### Directions
In full and without alteration, give the listing again.

### Collected data
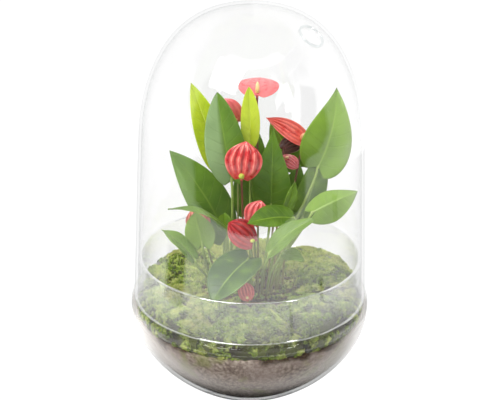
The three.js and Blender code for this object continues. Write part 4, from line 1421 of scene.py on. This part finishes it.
# %% A soft lamp from above on the left gives the leaves their direction
LAMP_POWER = 26
LAMP_SIZE = 0.9
LAMP_PLACE = Vector((-0.7, -0.9, 1.5))
LAMP_TARGET = Vector((0, 0, 0.2))

lamp_data = bpy.data.lights.new("key", "AREA")
lamp_data.energy = LAMP_POWER
lamp_data.size = LAMP_SIZE
lamp = bpy.data.objects.new("key", lamp_data)
lamp.location = LAMP_PLACE
lamp.rotation_euler = (LAMP_TARGET - LAMP_PLACE).to_track_quat("-Z", "Y").to_euler()
scene.collection.objects.link(lamp)

# %% [markdown]
# The camera stands 1.8 m off. This distance is a choice, since the photograph is matched about as well
# from 1.5 to 2.6 m. The view down by 24 degrees, the lens and the small tilt come from fitting the two
# rims of the glass and its outline at that distance.

# %% Camera
CAMERA_DISTANCE = 1.8
CAMERA_ELEVATION = math.radians(24.08)
CAMERA_ROLL = math.radians(0.67)
CAMERA_TARGET = Vector((0, 0, 0.1949))
IMAGE_WIDTH = 500
FOCAL_PIXELS = 1836
SENSOR = 36
CENTRE_OFFSET = (0.6, 6.6)

back = Vector((0, -math.cos(CAMERA_ELEVATION), math.sin(CAMERA_ELEVATION)))
camera_data = bpy.data.cameras.new("camera")
camera_data.sensor_width = SENSOR
camera_data.lens = FOCAL_PIXELS / IMAGE_WIDTH * SENSOR
camera_data.clip_start, camera_data.clip_end = 0.1, 50
camera = bpy.data.objects.new("camera", camera_data)
camera.location = CAMERA_TARGET + back * CAMERA_DISTANCE
aim = (-back).to_track_quat("-Z", "Y").to_matrix()
pan = Matrix.Rotation(CENTRE_OFFSET[0] / FOCAL_PIXELS, 3, "Y")
tilt = Matrix.Rotation(CENTRE_OFFSET[1] / FOCAL_PIXELS, 3, "X")
camera.rotation_euler = (aim @ Matrix.Rotation(CAMERA_ROLL, 3, "Z") @ tilt @ pan).to_euler()
scene.collection.objects.link(camera)
scene.camera = camera
scene.view_settings.view_transform = "Standard"
scene.cycles.transparent_max_bounces = 40
scene.cycles.max_bounces = 16
scene.cycles.sample_clamp_indirect = 4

### Final answer
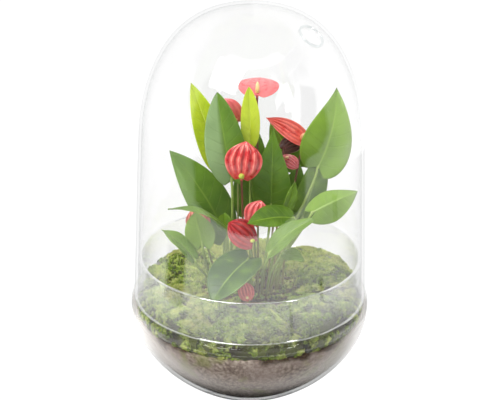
The three.js and Blender code for this object continues. Write part 4, from line 1421 of scene.py on. This part finishes it.
# %% A soft lamp from above on the left gives the leaves their direction
LAMP_POWER = 26
LAMP_SIZE = 0.9
LAMP_PLACE = Vector((-0.7, -0.9, 1.5))
LAMP_TARGET = Vector((0, 0, 0.2))

lamp_data = bpy.data.lights.new("key", "AREA")
lamp_data.energy = LAMP_POWER
lamp_data.size = LAMP_SIZE
lamp = bpy.data.objects.new("key", lamp_data)
lamp.location = LAMP_PLACE
lamp.rotation_euler = (LAMP_TARGET - LAMP_PLACE).to_track_quat("-Z", "Y").to_euler()
scene.collection.objects.link(lamp)

# %% [markdown]
# The camera stands 1.8 m off. This distance is a choice, since the photograph is matched about as well
# from 1.5 to 2.6 m. The view down by 24 degrees, the lens and the small tilt come from fitting the two
# rims of the glass and its outline at that distance.

# %% Camera
CAMERA_DISTANCE = 1.8
CAMERA_ELEVATION = math.radians(24.08)
CAMERA_ROLL = math.radians(0.67)
CAMERA_TARGET = Vector((0, 0, 0.1949))
IMAGE_WIDTH = 500
FOCAL_PIXELS = 1836
SENSOR = 36
CENTRE_OFFSET = (0.6, 6.6)

back = Vector((0, -math.cos(CAMERA_ELEVATION), math.sin(CAMERA_ELEVATION)))
camera_data = bpy.data.cameras.new("camera")
camera_data.sensor_width = SENSOR
camera_data.lens = FOCAL_PIXELS / IMAGE_WIDTH * SENSOR
camera_data.clip_start, camera_data.clip_end = 0.1, 50
camera = bpy.data.objects.new("camera", camera_data)
camera.location = CAMERA_TARGET + back * CAMERA_DISTANCE
aim = (-back).to_track_quat("-Z", "Y").to_matrix()
pan = Matrix.Rotation(CENTRE_OFFSET[0] / FOCAL_PIXELS, 3, "Y")
tilt = Matrix.Rotation(CENTRE_OFFSET[1] / FOCAL_PIXELS, 3, "X")
camera.rotation_euler = (aim @ Matrix.Rotation(CAMERA_ROLL, 3, "Z") @ tilt @ pan).to_euler()
scene.collection.objects.link(camera)
scene.camera = camera
scene.view_settings.view_transform = "Standard"
scene.cycles.transparent_max_bounces = 40
scene.cycles.max_bounces = 16
scene.cycles.sample_clamp_indirect = 4